# Crazy day at westbranch



## Kevin05 (Sep 23, 2014)

we managed to raise 18 fish and only caught 2. Any pointers had fish following the figure 8s 2 times around but would not strike. Most on bucktails. Bigger ones on the newer helicopter blade bait. Had 3 over 45 inch. Still a fun day but was getting frustrated. Had a feeling it was going to be a good day when I was waiting for my buddy to park the truck and had one following on my third cast next to the ramp.


----------



## crittergitter (Jun 9, 2005)

What is this new helicopter blade bait??


----------



## dugworm (May 23, 2008)

Sounds like a pretty good day.


----------



## Troy Dave (Jan 26, 2007)

Sounds like it was a fantastic day. I'm going up there this Sunday till Thursday to camp and fish. Hope they stay active.


----------



## Shad Rap (Nov 10, 2010)

Caught two, but had three over 45?...what am I missing?..not adding up bud...or are you measuring them with your eyes when they're following the figure 8?..


----------



## Kevin05 (Sep 23, 2014)

You can tell when a fish is in the low 40s and when one is in the mid 40s. The blade bait is the trilogy looks like a helicopter to me.


----------



## Troy Dave (Jan 26, 2007)

Just got back from 3 days and 3 hours of musky fishing. Did not have any days like Kevin05 but saw fish every day. Mon. 1 follow, Tues 1 follow and one missed on the 8, Wed. 1 follow and I missed at boat side, this morning 1 missed at boat side. I could feel all three missed fish but could not set the hook. Only thing I can think of is I wasn't letting them get enough of a grip. Guess I just got too excited. West Branch is a really nice lake and great camp ground. Wish Caesars Creek had half the weed beds. Will have to give it another shot next June


----------



## Kevin05 (Sep 23, 2014)

We are heading out Sunday. I know we won’t see as many fish as last time but that’s Muskie fishing.


----------



## crittergitter (Jun 9, 2005)

I was there Fri, Sat, Sun as well. Boated 2 but nothing big. Lost a mid 30's and had about 4 follows. Had action every time out. I posted a brief video in the Northeast Ohio Fishing Reports thread about WestBranch water levels.


----------



## K gonefishin (May 4, 2004)

I had over 35 follows before hooking one in the 8, then two in one day, then a another, etc IMO getting fish to eat at the boat has an art to it, I see alot of guys doing wrong things, read the temperature of the fish, boat control and speed) is very important, rod action (deep vs shallow) speed and direction you turn the bait all big factors to getting one to commit. Watch some youtube videos.


----------



## TopRaider15 (Mar 10, 2015)

my guess (this is the most common mistake on 8's) is that your turns are too small and youre not providing a change of speed between straight away and turn in the 8. Making sure your turn is big enough for the whole fish to fit into is the biggest thing I see people mess up. The top corners of your turns should be almost a stall, then get it revved up again in the straight away. 

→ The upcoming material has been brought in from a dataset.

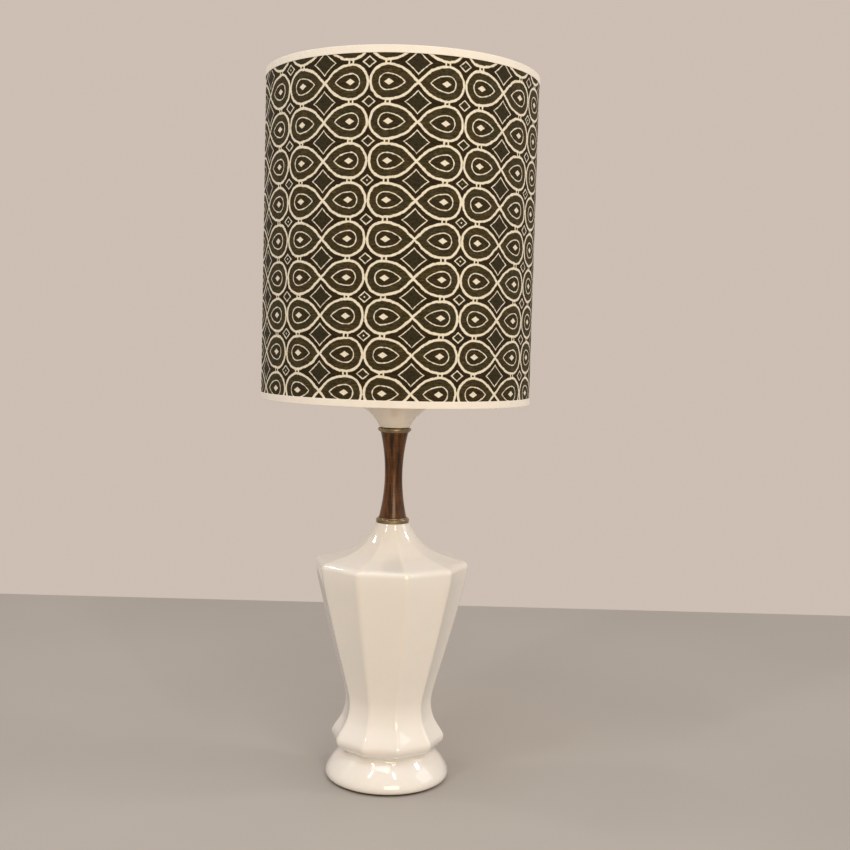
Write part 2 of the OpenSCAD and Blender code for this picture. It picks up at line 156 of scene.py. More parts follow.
class Finish:
    """A Principled material, with short calls for the nodes that feed it."""

    def __init__(self, name, color, roughness, **sockets):
        self.material = bpy.data.materials.new(name)
        self.material.use_nodes = True
        self.tree = self.material.node_tree
        self.shader = self.tree.nodes["Principled BSDF"]
        self.place = self.tree.nodes.new("ShaderNodeTexCoord").outputs["Object"]
        self.shader.inputs["Base Color"].default_value = (*color, 1)
        self.shader.inputs["Roughness"].default_value = roughness
        for socket, value in sockets.items():
            self.shader.inputs[socket.replace("_", " ")].default_value = value

    def put(self, socket, value):
        if isinstance(value, bpy.types.NodeSocket):
            self.tree.links.new(value, socket)
        else:
            socket.default_value = value

    def feed(self, socket, value):
        self.put(self.shader.inputs[socket], value)

    def math(self, operation, a, b=None, c=None):
        node = self.tree.nodes.new("ShaderNodeMath")
        node.operation = operation
        for socket, value in zip(node.inputs, (a, b, c)):
            if value is not None:
                self.put(socket, value)
        return node.outputs[0]

    def axes(self):
        node = self.tree.nodes.new("ShaderNodeSeparateXYZ")
        self.put(node.inputs[0], self.place)
        return node.outputs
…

Jim Saric is an absolute ace boatside, so is Bill Sandy, and Ben Olson. Watch those guys.

Ive caught roughly 70% of my fish on the 8, its something that is essential to master if you want any sustained success with these fish. Wearing a go pro isn't a bad idea because on film you can usually tell where you made a mistake. Whether it's a trun thats too tight, or rolling into the 8 wasn't smooth enough. Sounds like you had an absurd day, if the fish are that hot/curious you should convert way more than two.


----------



## Kevin05 (Sep 23, 2014)

Yeah I couldn’t believe they were following that much and not striking on the retrieve. I have watched guys on YouTube the only thing I can see is that I am only using an 8’6 rod and I am short so I really have to focus on bigger turns or get a longer rod. Westbranch is very humbling been out twice since then and only had one hit trolling. My Canada trip is coming up at the end of August. Those fish are usually a little more cooperative and I know that lake much better then weatbranch.


----------



## TopRaider15 (Mar 10, 2015)

Love the optimism, but if youre headed to Canada I would really dial the 8's. I too am a little guy and it took me missing on about a dozen fish to realize i wasn't doing my turns wide enough. 8'6 is plenty of rod, just make sure you reel up to the leader run parallel to the boat (as close as you can without touching gunnel) then leaning over and using all of your reach to make the turn towards open water. Always Always make sure your turn on the 8 is away from the boat so you can use the full reach of the rod.


----------



## fly_ohio (Oct 31, 2014)

TopRaider stated it but the distance from rod tip to lure is crucial, any more than say 24" and the bait can slow down too much on turns and take shortcuts, resulting in too tight of turns. Deeper/faster on the straightaways and then higher/slower with a twitch or very short pause (if the bait allows) on the outside 3/4ths of the turns. Like TopRaider said, go close to the boat on when coming into your 8 and then big wide turn towards open water while bring the bait closer to the surface on the turn. The broadside profile near the surface is a trigger for a fish with speed. Ideally thats where you want them to eat too, best hooking percentage since you can pull 90 degrees from their mouth towards the apex of the 8. If it doesn't stick, then your still inline for the straight away and your next turn.


----------



## TopRaider15 (Mar 10, 2015)

perfectly stated Fly!


----------